Les objets de l’analyse du discours

Les analystes du discours travaillent sur des objets très divers.

– Ils peuvent étudier les différents types de discours correspondant aux multiples secteurs d’activité de la société (discours administratif, publicitaire…), avec toutes les subdivisions que l’on veut. C’est à l’intérieur de ces « types » que sont identifiés les genres de discours : ainsi le discours médical (type) englobe-t-il un grand nombre de genres tels que la consultation, l’ordonnance, le compte rendu opératoire, les réunions de service, etc. Types et genres de discours sont pris dans une relation de réciprocité : tout type est en fait un ensemble de genres ; tout genre n’est tel que s’il appartient à un type. Mais la notion de genre recouvre des réalités très diverses ; le journal télévisé ou le guide touristique, par exemple, sont des routines stabilisées par les contraintes attachées à une certaine situation de communication, ils répondent à des besoins précis. En revanche, en littérature ou en philosophie, quand on parle de « genres » pour des catégories comme « élégie » ou « méditation », il ne s’agit que partiellement de routines attachées à une situation : ce sont aussi des manières pour les auteurs de donner un sens singulier à leur texte.

– Ils peuvent étudier les divers genres de discours qui sont à l’œuvre dans une même institution : un hôpital, une école, etc.
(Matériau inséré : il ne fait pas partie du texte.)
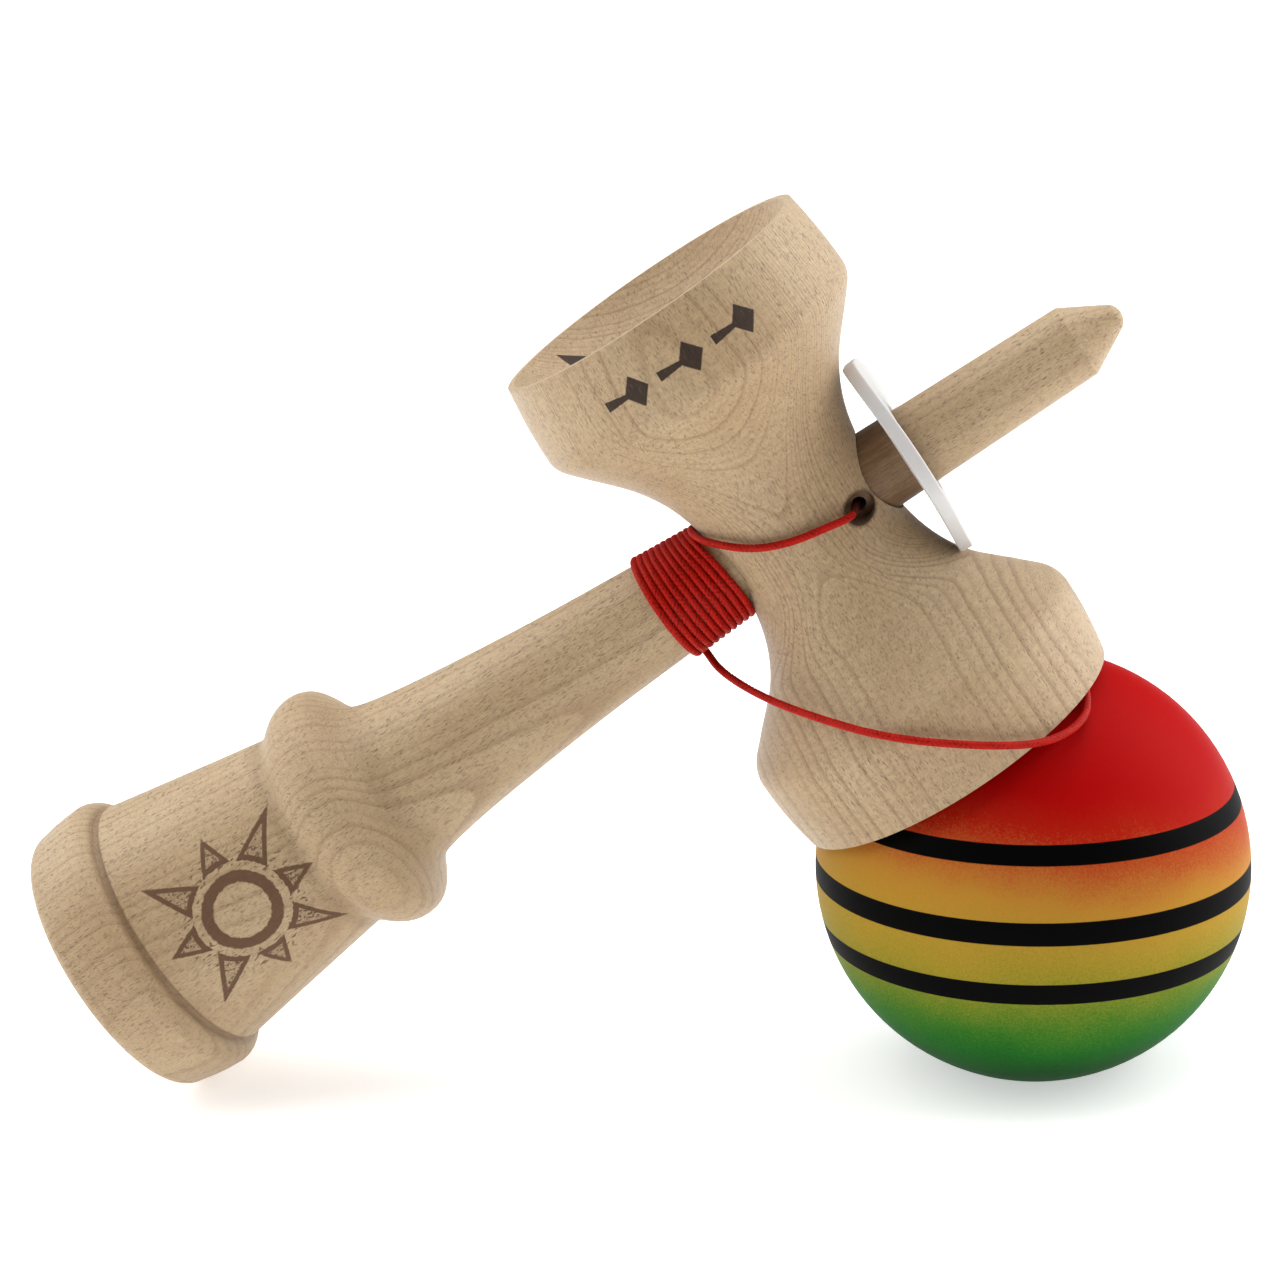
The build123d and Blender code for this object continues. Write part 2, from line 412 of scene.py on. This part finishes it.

On a alors affaire à un réseau de genres complémentaires qui interagissent et qui sont constitutifs du fonctionnement de l’institution concernée.

– Ils peuvent aussi étudier des ensembles de textes qui appartiennent à divers genres mais relèvent du même positionnement idéologique (parti, doctrine, courant, mouvement littéraire, etc.). Le discours du Parti socialiste, par exemple, ce sont les divers genres de discours (journal quotidien, tracts, programmes électoraux, etc.) produits par ce positionnement à l’intérieur du champ politique. On est alors dans une optique de lutte idéologique, de délimitation d’un territoire symbolique contre d’autres.

– Les analystes du discours travaillent également avec des unités qu’on pourrait dire transverses, en ce sens qu’elles traversent les textes de multiples genres de discours. Elles peuvent être définies sur la base de critères (1) linguistiques, (2) fonctionnels, ou (3) communicationnels.

(1) On peut en effet classer les textes à partir de critères purement linguistiques. C’est ainsi qu’Émile Benveniste (Problèmes de linguistique générale, 1966) a proposé de diviser les textes en deux grandes catégories, l’« histoire » et le « discours ». Dans le premier cas les énoncés semblent totalement coupés de leur situation d’énonciation (par exemple dans les textes scientifiques, les proverbes, etc.) ; dans le second cas, le texte renvoie constamment à sa situation d’énonciation et utilise massivement les formes du dialogue, « je » et « tu » ou « vous ». Mais on peut aussi classer les textes en fonction du vocabulaire qu’ils emploient ou de la présence de telle ou telle catégorie de mots : par exemple les textes scientifiques utilisent beaucoup les phrases passives et le présent de l’indicatif, les textes narratifs l’imparfait et le passé simple, etc.

(2) On peut également appréhender les textes en se fondant sur des critères fonctionnels. Dans ce domaine, la typologie la plus célèbre est celle des fonctions du langage élaborée par le linguiste russe Roman Jakobson. Il distingue six fonctions : phatique (établir ou maintenir le contact), référentielle (parler du monde hors du langage), métalinguistique (parler du langage), conative (agir sur l’allocutaire), expressive (exprimer les émotions du locuteur), poétique (mettre en valeur la face signifiante de l’énoncé, sa matière) ; dans chaque genre de texte, c’est telle ou telle de ces fonctions qui domine. Ainsi, dans une grammaire, c’est la fonction métalinguistique, dans un fait divers, la fonction référentielle, etc. Dans la pratique, cette typologie séduisante est difficile à manier car la plupart des textes mobilisent plusieurs fonctions à la fois. Il existe d’autres typologies des fonctions du langage que celle de Jakobson ; elles utilisent des catégories psychologiques ou sociologiques : fonctions ludique, informative, prescriptive, rituelle…

(3) Il est enfin possible de travailler sur des catégories de type communicationnel, qui sont définies en combinant des traits linguistiques et fonctionnels : « discours comique », « discours de vulgarisation », « discours didactique »… Même s’ils s’investissent dans certains genres privilégiés, ils ne peuvent pas y être enfermés. La vulgarisation, par exemple, est la finalité fondamentale de certains magazines ou manuels, mais elle apparaît aussi dans les journaux télévisés, dans la presse quotidienne, etc.